L'intervista
25.02.2024 - 20:07
La scrittrice Silvia Cinelli
"L'elisir dei sogni – La saga dei Campari" (Rizzoli Editore) è il titolo del primo romanzo di Silvia Cinelli, autrice e sceneggiatrice televisiva, originaria di Monte San Giovanni Campano ma residente a Roma. Laureata in scienze della comunicazione all'università "Sapienza" di Roma, Silvia ha seguito a Milano un corso del Centro sperimentale di cinematografia per "scrittura e creazione di serie tv". Il suo romanzo è composto da 65 brevi capitoli, per un totale di 322 pagine. L'abbiamo incontrata e intervistata.
Un viaggio nella storia di casa "Campari"...
«Il libro tratta la storia di Gaspare Campari, colui che inventa il famoso bitter rosso, e di suo figlio Davide che, alla sua morte, prende in mano le redini dell'azienda, portandola a un successo ancora maggiore. Lui, come suo padre, è un talentuoso liquorista, ma ha anche grandi doti da imprenditore e farà proprio fare un salto alla Campari, dalla dimensione artigianale a quella industriale. Intorno a Davide ci sono gli altri componenti della famiglia, tutta una serie di personaggi, intellettuali, artisti, politici che, effettivamente, frequentavano il "Caffè Campari". Di Davide racconto però anche i moti dell'animo, cioè le sue ambizioni, le delusioni che ha avuto, gli amori, e quindi cerco di delineare un po' il personaggio a tutto tondo, lui e gli altri componenti della famiglia».
Il tuo primo romanzo...
«Sì, questo è il mio primo romanzo. Ho collaborato con altri autori, sempre per la casa editrice Rizzoli, però questo è il primo romanzo scritto e firmato da me».
Quanto c'è di vero e quanto invece di romanzato?
«Tutto ciò che riguarda la storia e la storia aziendale è documentato. Quello che sono riuscita a sapere su casa Campari l'ho raccontato così come reperito dalle fonti. Stessa cosa per quanto riguarda le informazioni di base dei personaggi, quindi date di nascita, di morte, matrimoni... Ciò che è inventato, è l'intimità dei personaggi e le loro vite private, soprattutto per quanto riguarda Davide ho creato un triangolo amoroso con un personaggio che effettivamente è stato sua moglie, la Poggeschi, e un altro personaggio, all'altro vertice del triangolo, che è invece inventato».
Come è nata l'idea di scrivere un romanzo proprio sul famoso bitter rosso?
«L'idea mi è venuta, semplicemente, notando questa scritta sulla bottiglia del Campari: "Davide Campari Milano". Io mi trovavo, in quel momento, proprio a Milano e ho fatto questo collegamento.
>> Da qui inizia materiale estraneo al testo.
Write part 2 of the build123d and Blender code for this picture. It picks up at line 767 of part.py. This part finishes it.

Poi, andando poi a fare le prime ricerche e leggendo le prime informazioni sulla biografia di Davide, ho capito da subito che c'era uno strettissimo legame tra la storia del bitter, l'aperitivo e la Milano dell'epoca, perché questo rituale di socialità che porta le persone ad incontrarsi, allo scambio di idee, ad un modo per assaporare la vita e divertirsi, avveniva in un contesto d'eccezione, in una città appunto che si prestava per accogliere questa novità. Ciò mi ha molto incuriosita e quindi, raccontando un po' la storia dei Campari, cerco anche di restituire le atmosfere dell'epoca, della Milano degli anni precedenti la Belle Epoque».
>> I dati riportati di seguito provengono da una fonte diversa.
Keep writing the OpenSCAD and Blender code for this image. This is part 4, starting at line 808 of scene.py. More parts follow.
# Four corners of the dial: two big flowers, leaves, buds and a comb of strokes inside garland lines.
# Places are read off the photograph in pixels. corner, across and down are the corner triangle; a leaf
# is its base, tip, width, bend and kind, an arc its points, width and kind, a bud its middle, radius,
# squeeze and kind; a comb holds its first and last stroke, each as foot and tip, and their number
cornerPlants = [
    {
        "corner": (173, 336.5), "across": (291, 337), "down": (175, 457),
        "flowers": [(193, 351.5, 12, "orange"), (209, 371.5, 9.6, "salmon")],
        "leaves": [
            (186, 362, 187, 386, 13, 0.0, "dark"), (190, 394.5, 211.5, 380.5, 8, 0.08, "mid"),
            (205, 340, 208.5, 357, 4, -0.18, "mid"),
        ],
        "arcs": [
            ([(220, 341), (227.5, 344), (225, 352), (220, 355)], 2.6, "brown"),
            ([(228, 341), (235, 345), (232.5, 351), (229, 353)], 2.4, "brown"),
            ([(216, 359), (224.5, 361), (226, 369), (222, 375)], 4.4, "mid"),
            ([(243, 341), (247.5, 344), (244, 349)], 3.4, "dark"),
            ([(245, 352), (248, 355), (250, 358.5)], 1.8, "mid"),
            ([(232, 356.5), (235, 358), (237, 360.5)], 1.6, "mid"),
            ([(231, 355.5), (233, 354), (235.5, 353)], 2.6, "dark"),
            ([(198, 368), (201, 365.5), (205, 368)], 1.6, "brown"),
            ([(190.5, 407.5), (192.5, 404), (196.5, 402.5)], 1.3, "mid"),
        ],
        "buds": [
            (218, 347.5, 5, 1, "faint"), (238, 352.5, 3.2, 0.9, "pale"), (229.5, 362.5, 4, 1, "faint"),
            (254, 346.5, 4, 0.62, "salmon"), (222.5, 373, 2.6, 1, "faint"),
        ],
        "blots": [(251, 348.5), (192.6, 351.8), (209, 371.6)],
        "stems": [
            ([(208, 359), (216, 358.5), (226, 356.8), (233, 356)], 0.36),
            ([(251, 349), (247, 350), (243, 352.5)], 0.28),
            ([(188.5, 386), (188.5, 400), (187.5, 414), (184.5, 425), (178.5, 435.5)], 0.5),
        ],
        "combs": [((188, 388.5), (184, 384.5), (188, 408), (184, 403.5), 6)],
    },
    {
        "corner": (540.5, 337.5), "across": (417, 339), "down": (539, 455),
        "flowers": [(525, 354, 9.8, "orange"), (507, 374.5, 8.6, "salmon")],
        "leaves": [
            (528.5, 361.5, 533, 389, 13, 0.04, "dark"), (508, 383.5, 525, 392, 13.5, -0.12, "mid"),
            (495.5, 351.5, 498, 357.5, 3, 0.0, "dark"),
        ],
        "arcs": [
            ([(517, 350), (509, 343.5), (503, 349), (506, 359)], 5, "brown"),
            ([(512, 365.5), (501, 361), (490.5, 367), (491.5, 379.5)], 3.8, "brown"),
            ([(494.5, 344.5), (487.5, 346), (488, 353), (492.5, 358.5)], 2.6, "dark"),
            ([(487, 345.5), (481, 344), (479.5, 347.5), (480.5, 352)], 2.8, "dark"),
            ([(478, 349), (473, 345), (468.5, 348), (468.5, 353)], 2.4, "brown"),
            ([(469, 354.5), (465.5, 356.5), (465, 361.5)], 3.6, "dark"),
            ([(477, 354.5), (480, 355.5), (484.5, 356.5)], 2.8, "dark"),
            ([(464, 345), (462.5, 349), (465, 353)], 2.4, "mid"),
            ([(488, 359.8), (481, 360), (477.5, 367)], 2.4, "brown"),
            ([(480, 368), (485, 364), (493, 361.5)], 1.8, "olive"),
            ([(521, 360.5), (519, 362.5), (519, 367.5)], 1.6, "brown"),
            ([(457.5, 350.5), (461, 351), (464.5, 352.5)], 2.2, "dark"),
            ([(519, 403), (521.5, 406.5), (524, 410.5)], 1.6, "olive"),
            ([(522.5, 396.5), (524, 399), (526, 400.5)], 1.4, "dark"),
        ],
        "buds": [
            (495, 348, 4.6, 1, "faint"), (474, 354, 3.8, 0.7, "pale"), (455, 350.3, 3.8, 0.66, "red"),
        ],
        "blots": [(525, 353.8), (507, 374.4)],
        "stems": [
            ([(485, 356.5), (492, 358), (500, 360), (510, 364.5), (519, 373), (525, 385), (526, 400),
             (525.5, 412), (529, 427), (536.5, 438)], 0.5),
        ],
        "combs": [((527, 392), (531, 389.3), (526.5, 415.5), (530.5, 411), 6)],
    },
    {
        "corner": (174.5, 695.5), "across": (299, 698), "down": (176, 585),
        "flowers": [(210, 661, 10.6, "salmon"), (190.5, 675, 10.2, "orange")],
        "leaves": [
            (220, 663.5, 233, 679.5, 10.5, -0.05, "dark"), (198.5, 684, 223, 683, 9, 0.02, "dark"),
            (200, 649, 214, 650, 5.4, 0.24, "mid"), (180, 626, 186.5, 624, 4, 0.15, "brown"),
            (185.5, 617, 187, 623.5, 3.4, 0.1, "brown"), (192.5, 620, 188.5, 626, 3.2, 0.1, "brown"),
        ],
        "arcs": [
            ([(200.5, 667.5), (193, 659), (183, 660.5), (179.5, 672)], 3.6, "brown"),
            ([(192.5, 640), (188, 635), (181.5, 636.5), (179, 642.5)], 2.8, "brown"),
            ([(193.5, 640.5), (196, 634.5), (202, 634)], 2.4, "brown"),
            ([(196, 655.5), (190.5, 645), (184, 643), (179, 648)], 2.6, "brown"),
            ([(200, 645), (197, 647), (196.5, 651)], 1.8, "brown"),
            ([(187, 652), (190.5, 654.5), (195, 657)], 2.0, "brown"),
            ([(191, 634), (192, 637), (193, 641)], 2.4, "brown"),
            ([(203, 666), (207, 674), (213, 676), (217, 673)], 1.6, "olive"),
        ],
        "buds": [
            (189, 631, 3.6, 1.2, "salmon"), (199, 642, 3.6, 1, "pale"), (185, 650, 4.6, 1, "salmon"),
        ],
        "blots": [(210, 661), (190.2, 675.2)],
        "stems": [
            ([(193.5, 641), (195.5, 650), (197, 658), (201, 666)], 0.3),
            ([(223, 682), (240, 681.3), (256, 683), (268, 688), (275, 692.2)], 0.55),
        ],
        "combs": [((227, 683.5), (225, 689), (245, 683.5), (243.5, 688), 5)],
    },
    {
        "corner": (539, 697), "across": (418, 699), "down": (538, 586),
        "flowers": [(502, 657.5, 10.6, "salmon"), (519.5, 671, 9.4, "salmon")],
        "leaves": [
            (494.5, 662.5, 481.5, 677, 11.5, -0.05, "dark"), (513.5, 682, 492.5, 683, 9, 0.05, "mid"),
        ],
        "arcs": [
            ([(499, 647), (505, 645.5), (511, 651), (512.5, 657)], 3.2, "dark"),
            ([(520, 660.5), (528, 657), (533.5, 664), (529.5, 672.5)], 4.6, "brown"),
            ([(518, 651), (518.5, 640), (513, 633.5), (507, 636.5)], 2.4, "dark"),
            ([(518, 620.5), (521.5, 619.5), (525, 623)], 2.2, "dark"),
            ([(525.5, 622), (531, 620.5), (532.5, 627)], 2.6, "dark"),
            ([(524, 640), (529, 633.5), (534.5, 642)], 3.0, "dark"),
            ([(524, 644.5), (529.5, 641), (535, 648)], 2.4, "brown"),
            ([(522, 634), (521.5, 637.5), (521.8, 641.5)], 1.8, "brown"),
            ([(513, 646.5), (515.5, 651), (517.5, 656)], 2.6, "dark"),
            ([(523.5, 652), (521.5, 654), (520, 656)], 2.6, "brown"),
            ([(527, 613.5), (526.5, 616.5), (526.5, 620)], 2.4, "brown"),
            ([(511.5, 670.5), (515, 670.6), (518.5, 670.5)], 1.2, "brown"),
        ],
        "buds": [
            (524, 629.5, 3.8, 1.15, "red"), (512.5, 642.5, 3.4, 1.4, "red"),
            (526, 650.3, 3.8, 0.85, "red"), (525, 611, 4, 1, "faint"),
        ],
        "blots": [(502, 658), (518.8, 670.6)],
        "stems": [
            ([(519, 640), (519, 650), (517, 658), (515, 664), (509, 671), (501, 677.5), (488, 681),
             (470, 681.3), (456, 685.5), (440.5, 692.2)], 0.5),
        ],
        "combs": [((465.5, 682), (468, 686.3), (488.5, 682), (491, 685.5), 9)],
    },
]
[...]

Quale messaggio vorresti trasmettere ai tuoi lettori?
«Ho cercato di raccontare che cosa c'è dietro un grande successo, cioè il lato umano della famiglia che ha portato questo bitter al successo. Per esempio, trattando la figura di Davide, se noi leggessimo semplicemente la sua biografia, vedremmo una fila ininterrotta di successi, ed è vero che lui è stato un imprenditore di grande successo. Però io ho cercato di svelare anche l'uomo dietro l'imprenditore, ho provato a raccontare le fragilità, anche i suoi fallimenti a livello amoroso, sentimentale, ho tentato di far venire fuori la parte che rimane più in ombra ma che, forse, è anche quella più interessante. Non c'è alcun intento pedagogico in quello che ho fatto, mi accontenterei di sapere che i lettori, leggendo il libro, si divertano e si emozionino. Tutto qua».